WESTERN CITIES THAT HAVE SPRUNG FROM FRENCH FORTS

It is a strange and varied crop that has grown from the leaden plates with French inscriptions, planted by St. Lusson, La Salle, and Celoron by lakes and rivers in that western country. The mythical story of the sowing of Cadmus in the Boeotian field is again rather tame by comparison with a true relation of what has actually occurred within the memory of a few generations in a valley as wild when Celoron traversed the course of La Belle Riviere (the name given by the French to the Ohio, which was known to the Indians as the "River of the Whitecaps") with his little fleet only a century and a half ago as was Boeotia when Cadmus set out from Phoenicia in search of his sister, Europa (that is, Europe), back beyond the memory of history.

It was a bourgeoning, most miraculous, in those spots of the west, a new Europa, where soldiers sprang up immediately upon the sowing, like the sproutings of Cadmus' dragon's teeth, to fight one another and to build strongholds that should some day be cities, even as Cadmea, the fortress of the "Spartoi," became the city of Thebes.

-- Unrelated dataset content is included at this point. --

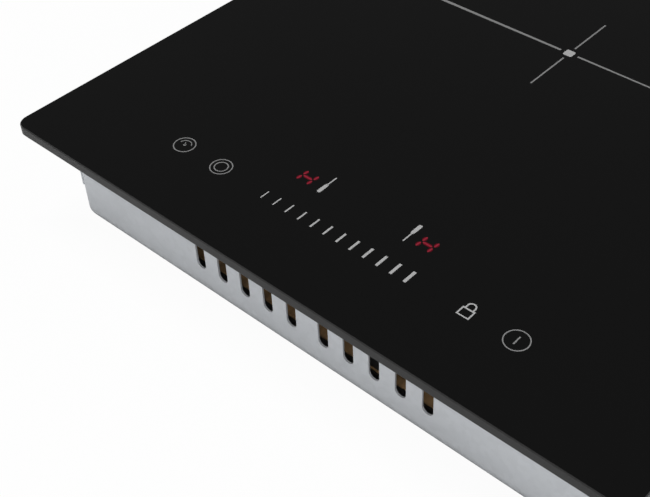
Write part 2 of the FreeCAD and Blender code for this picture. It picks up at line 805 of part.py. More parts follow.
def sensor(zone):
    """Temperature sensor cup in the former's hub, pressed against the glass."""
    y = ZONES[zone][0]
    cup = rod(f"cup_{zone}", "sensor_dia / 2", f"{UNDER_GLASS} - {FERRITE_TOP}", "0", y, FERRITE_TOP)
    lip = rod(f"cup_lip_{zone}", "sensor_dia / 2 + 1.5", "1", "0", y, f"{FERRITE_TOP} - 1")
    keep(joined(f"sensor_{zone}", [cup, lip]))


def buffers(zone):
    """Four grooved rubber buffers around the former's posts, from the ears to the plate."""
    tall = f"({FERRITE_TOP} - {PLATE_TOP})"
    parts = []
    for i, spot in enumerate(post_spots(zone)):
        blank = rod(f"buffer_blank_{zone}_{i}", "buffer_radius", tall, *spot, PLATE_TOP)
        bore = rod(f"buffer_bore_{zone}_{i}", "post_dia / 2 + air / 2", tall, *spot, PLATE_TOP)
        grooves = []
        for share in (0.3, 0.7):
            groove = doc.addObject("Part::Torus", f"buffer_groove_{zone}_{i}_{round(share * 10)}")
            bind(groove, "Radius1", "buffer_radius + buffer_groove / 3")
            bind(groove, "Radius2", "buffer_groove")
            place(groove, *spot, f"{PLATE_TOP} + {tall} * {share}")
            grooves.append(groove)
        parts.append(less(f"buffer_{zone}_{i}", blank, [bore] + grooves))
    keep(group(f"coil_buffers_{zone}", parts))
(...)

So, in this sowing, did France become the mother of western cities, of Pittsburgh and Buffalo, of Erie, of St. Louis, of Detroit and New Orleans, of Peoria and St. Joseph, and still other cities whose names have never been heard by the people—of France—even as Phoenicia, in the wanderings of her adventurous son, Cadmus, became the mother of Thebes and the godmother of Greek culture and of European literature. Palamedes and Simonides added some letters to the alphabet brought, according to tradition, by Cadmus to Greece, and Cadmus suffered the doom of those who sow dragon's teeth, as France has suffered, but still is his name kept in the memory of every school child; and so should be remembered those who planted the lead plates and sowed the teeth that sprang into the "Spartoi" of a new civilization.

Of the sowing of St. Lusson at the "Soo" and La Salle at New Orleans we have spoken. Long later (1749), the first of whom we have record after La Salle, another French sower went forth to sow along the rivers close to the foot of the Alleghany Mountains—Celoron de Bienville, Chevalier de St. Louis. It is of his sowing that the main cities have sprung, for he planted a plate of "repossession" at the entrance of every important branch of the Ohio and fastened upon trees sheets of "white iron" bearing the arms of France. Chief among them is Pittsburgh, which stands on the carboniferous site of Fort Duquesne like the prow of a vessel headed westward, a place which Celoron is believed to have had in mind when he wrote in his journal, "the finest place on La Belle Riviere"—what was then a wedge of wild black land lodged between two converging streams that drained all the slope of the northern Alleghanies being now the foundation of the world's capital of a sterner metal than lead—scarred with fires and smothered with smoke from many furnaces, two of which alone, it has been estimated by some one, have poured forth enough molten iron in the last thirty years to cover with steel plates an inch thick a road fifty feet wide stretching from the Alleghany edge of the valley not merely to the mouth of the Ohio but on to the other mountain border, where all dreams of a way to the western sea were ended.